COVID-19 vaccination, the use of nutritional supplements, telehealth, and both male and female infertility are some of the topics addressed by the American Association of Clinical Endocrinology (AACE) in its updated guideline for the care and management of people with or at risk for diabetes mellitus (DM). The guideline, which was last updated in 2014, features 170 evidence-based clinical practice recommendations for DM at every stage, including prevention, diagnosis, and treatment, according to Susan L. Samson, MD, PhD, FRCPC, FACE, and colleagues, authors of the guidelines.
Recommendations are separated into four sections:
› Screening and diagnosis
› Comorbidities and complications
› Management of DM
› New topics related to diabetes (Table)

‘We Aimed to Look at the Whole Patient’

“Due to the growing volume of literature that exists on DM, the updated guideline was 2 to 3 years in the making,” Dr. Samson says. “A key strength of this guideline is that we took a patient-centered approach that goes beyond glucose control. While glucose levels are certainly an important part of DM management, we aimed to look at the whole patient. Does this patient have heart disease or kidney disease? Are they at risk for stroke? This was a paradigm shift that will enable clinicians to tailor the right treatment for their patients with DM who have comorbidities.”

She adds that it is a multidisciplinary, not a one size-fits-all, approach to DM care and management, and the guideline is not directed solely toward endocrinologists, but to primary care and other physicians as well. “For example, obstructive sleep apnea (OSA) is a condition that is underdiagnosed in people with DM,” Dr. Samson says.
“Left untreated, it can lead to other comorbidities and worse QOL.”

Therefore, patients with DM presenting with sleep problems should be screened for OSA, especially if they present with obesity with other clinical features of OSA, she continues.

New Antihyperglycemic and Weight Loss Therapies

Several novel pharmacotherapies, including newer antihyperglycemic therapies and weight-loss medications, are outlined in the guideline. “Today’s treatments have enhanced safety with reduced risk for hypoglycemia, and at least two classes, SGLT2 inhibitors and GLP-1 RAs, have been found to improve outcomes for patients with chronic kidney disease, cardiovascular disease, and/or heart failure, independent of glycemic control,” she says.

New medical treatments have emerged for patients with obesity, with considerable improvements in weight loss. Insulin formulations now include more individual patient profiles and lifestyles, and insulin delivery systems and CGM technologies continue to improve.

Mental illness, particularly depression and diabetes distress, also can affect how effectively persons with diabetes can manage their disease, Dr. Samson explains. “The guideline suggests that addressing mental health challenges in people with DM can improve their ability to partner with their provider in the management of their disease.”

Exploring the Future of Virtual Medicine

The guideline also includes recommendations for patients with DM working in occupations with public safety implications, such as commercial drivers and airline pilots. “For people with DM working in these professions, continuous glucose monitoring to predict hypoglycemia in real time and pharmacotherapy that minimizes hypoglycemia are recommended as effective strategies,” Dr. Samson notes.

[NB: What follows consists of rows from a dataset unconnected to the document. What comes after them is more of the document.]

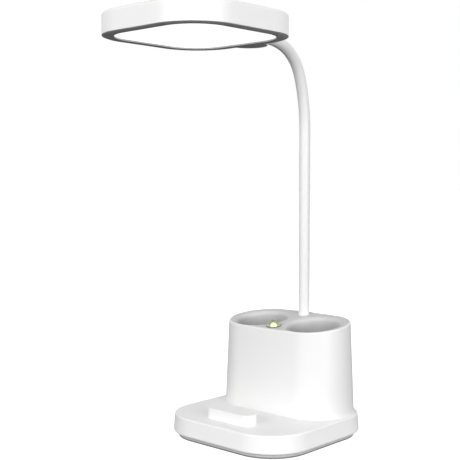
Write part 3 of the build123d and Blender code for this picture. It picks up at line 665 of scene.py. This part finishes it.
def neck_piece(name, runs, foot, neck_y, start, end, radius, wall, material):
    """One stretch of tube: a flat ring extruded up the straight runs and spun round the arcs."""
    place, lean = neck_point(runs, foot, neck_y, start)
    piece = start_piece(name, bpy.ops.mesh.primitive_circle_add, vertices=SLEEVE_SIDES, radius=radius,
                        fill_type="NGON", location=place, rotation=(lean, 0, 0))
    bpy.ops.mesh.select_mode(type="FACE")
    bpy.ops.mesh.select_all(action="SELECT")
    open_middle(wall)
    reached = 0.0
    for length, arc_radius, angle in runs:
        low, high = max(start, reached), min(end, reached + length)
        reached += length
        if high - low < TINY:
            continue
        first, first_lean = neck_point(runs, foot, neck_y, low)
        last, _ = neck_point(runs, foot, neck_y, high)
        steps = max(2, round((high - low) / RING_STEP))
        if arc_radius:
            middle = first + Vector((0, -math.cos(first_lean), -math.sin(first_lean))) * arc_radius
            turn = (high - low) / arc_radius
            bpy.ops.mesh.spin(steps=steps, angle=-turn, center=middle, axis=(1, 0, 0))
        else:
            for _ in range(steps):
                extrude_by((last - first) / steps)
    end_piece(piece, material)
    return piece


def make_neck(made):
    """Sleeve and core, one stretch per joint."""
    low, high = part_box("neck_sleeve_0")
    core_low, core_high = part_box("neck_core_0")
    foot, neck_y = low.z, (low.y + high.y) / 2
    runs = neck_stretches(foot)
    total = sum(run[0] for run in runs)
    tubes = (("sleeve", (high.x - low.x) / 2, SLEEVE_WALL, "neck_sleeve"),
             ("core", (core_high.x - core_low.x) / 2, CORE_WALL, "hose_steel"))
    turns = []
    for joint in frame["joints"]:
        centre = Vector(joint["pos_m"])
        turns.append(min((k * SEARCH_STEP for k in range(int(total / SEARCH_STEP))),
                         key=lambda s: (neck_point(runs, foot, neck_y, s)[0] - centre).length))
    cuts = [0.0] + [(a + b) / 2 for a, b in zip(turns, turns[1:])] + [total]
    for number, turn in enumerate(turns):
        reach = min(BLEND_REACH, turn - cuts[number], cuts[number + 1] - turn) * BLEND_SHARE
        begin = neck_point(runs, foot, neck_y, turn - reach)[0]
        finish = neck_point(runs, foot, neck_y, turn + reach)[0]
        for tube, radius, wall, slot in tubes:
            piece = neck_piece(f"{tube}_stretch_{number + 1}", runs, foot, neck_y, cuts[number],
                               cuts[number + 1], radius, wall, made[slot])
            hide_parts(f"neck_{tube}_{number}")
            if number == len(turns) - 1:
                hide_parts(f"neck_{tube}_{number + 1}")
            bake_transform(piece)


# ------------------------------------------------------------------ scene
add_camera()
add_studio()
add_floor()
materials = make_materials()
dress_nodes(materials)
make_neck(materials)
# head frame and lug cap in the dark plastic: painted shade under the head
make_head_frame(materials["dark_plastic"])
make_lug(materials["dark_plastic"], materials["white_plastic"])
make_night_light(materials)
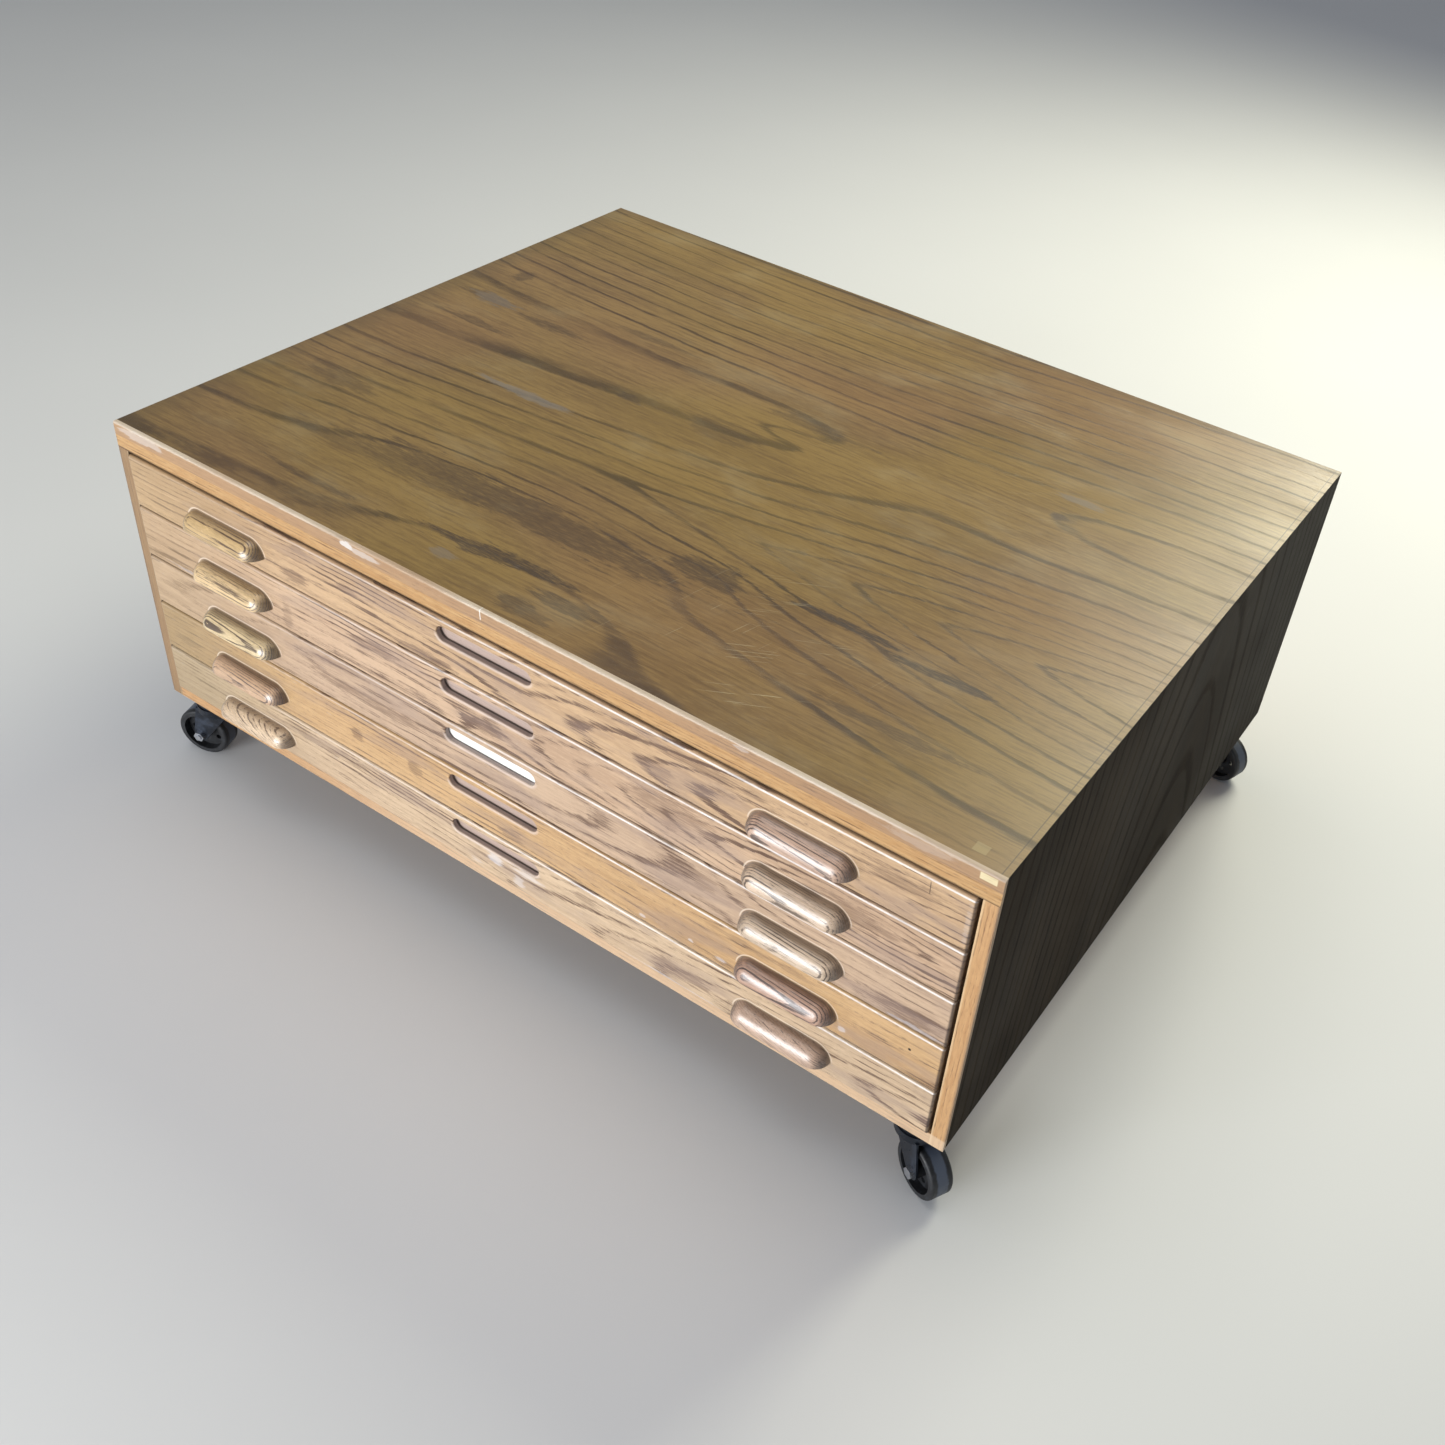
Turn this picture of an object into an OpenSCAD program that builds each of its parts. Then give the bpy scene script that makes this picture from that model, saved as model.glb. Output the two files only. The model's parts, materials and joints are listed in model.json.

Through the COVID-19 pandemic, virtual telemedicine has grown in popularity, and evidence suggests that virtual care is acceptable for both patients and clinicians and provides outcomes comparable to in office consultations, according to the study team. It is anticipated that “in the near future, telemedicine will become seamlessly integrated into traditional care programs, improving access to care,” the study authors wrote, and that artificial intelligence and
machine-learning applications “will lead to unexpected clinical insights.”

Dr. Samson and colleagues concur that while they share optimism about recent developments in the diagnosis and treatment of DM, access to care and new anti-diabetes agents remains a major challenge and will require greater cooperation between both private and public sectors in the future.